Welney wildfowl centre hatches 26 'rare' godwit chicks
- Published
Conservationists bidding to save one of the UK's "red-listed" endangered bird species have hatched 26 chicks.
The black-tailed godwits - which have fewer than 60 UK nests - are being hand-reared, in the joint RSPB and Wildfowl & Wetlands Trust (WWT) scheme.
The majority of the birds are found in the Nene Washes in Cambridgeshire and the Ouse Washes on the Cambridgeshire and Norfolk border.
The ground-nesting birds are vulnerable to spring flooding and predators.
Staff from Project Godwit were granted a licence from Natural England to collect 32 eggs, which were incubated at WWT's Welney centre on the Ouse Washes in a method known as "headstarting".
They believe it is the first time the method has been used to help a species in decline in the UK.
Rebecca Lee, WWT principal conservation breeding officer, said: "Headstarting young birds is a big intervention and it has already proved to be a huge help [in Russia] in a bid to save another species - the spoon-billed sandpiper - from extinction."

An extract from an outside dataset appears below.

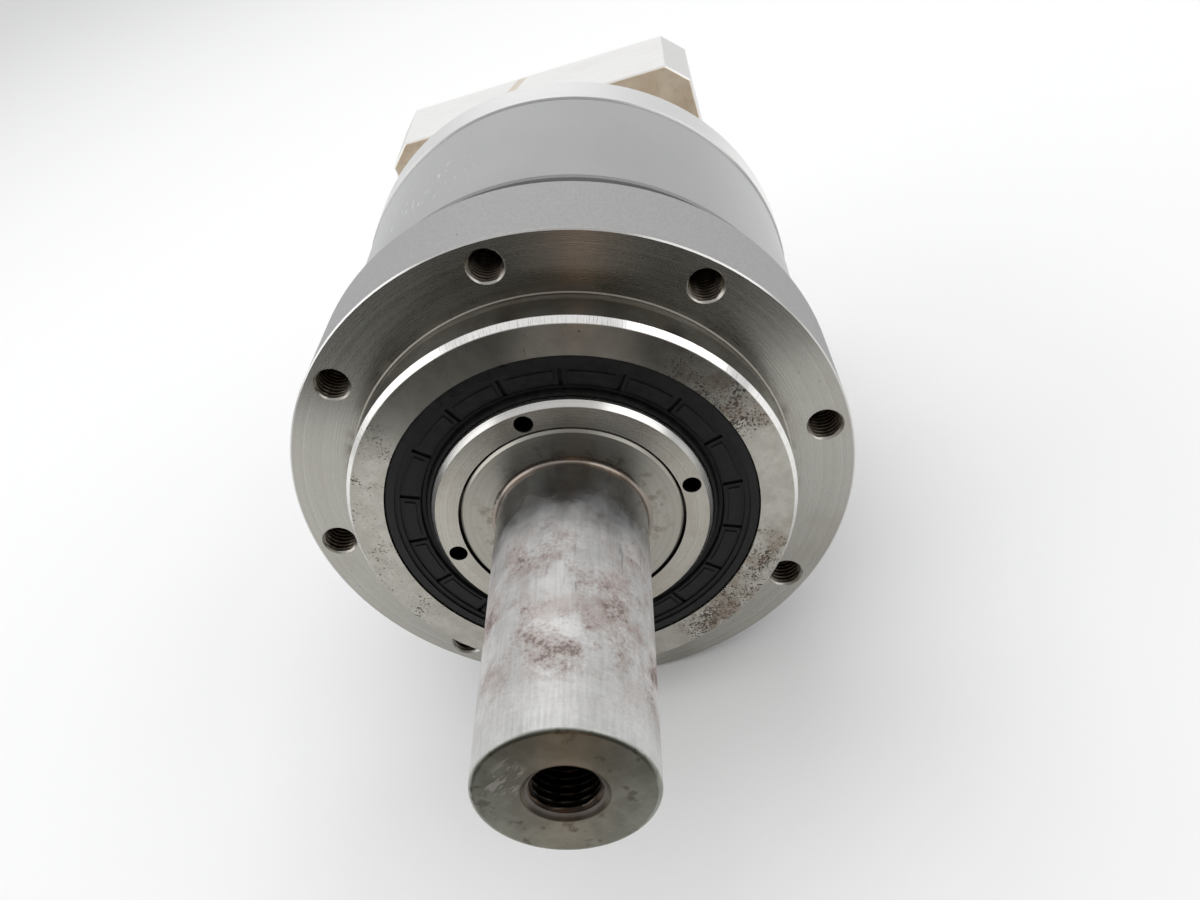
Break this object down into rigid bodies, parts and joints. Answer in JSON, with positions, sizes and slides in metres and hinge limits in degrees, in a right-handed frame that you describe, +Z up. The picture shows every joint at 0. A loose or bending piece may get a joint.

Hannah Ward, RSPB LIFE's recovery manager for the project, said the future of the species in the UK, and globally, was very uncertain.
Their numbers crashed to fewer than 30 pairs in the mid-1980s due to a series of spring floods and they are on the UK Birds of Conservation Concern red list for species at risk, external.
The hand-reared chicks will be moved into an enclosed aviary at about three weeks-old and when they are about five weeks-old, the gate will be opened to allow them to disperse into the wild.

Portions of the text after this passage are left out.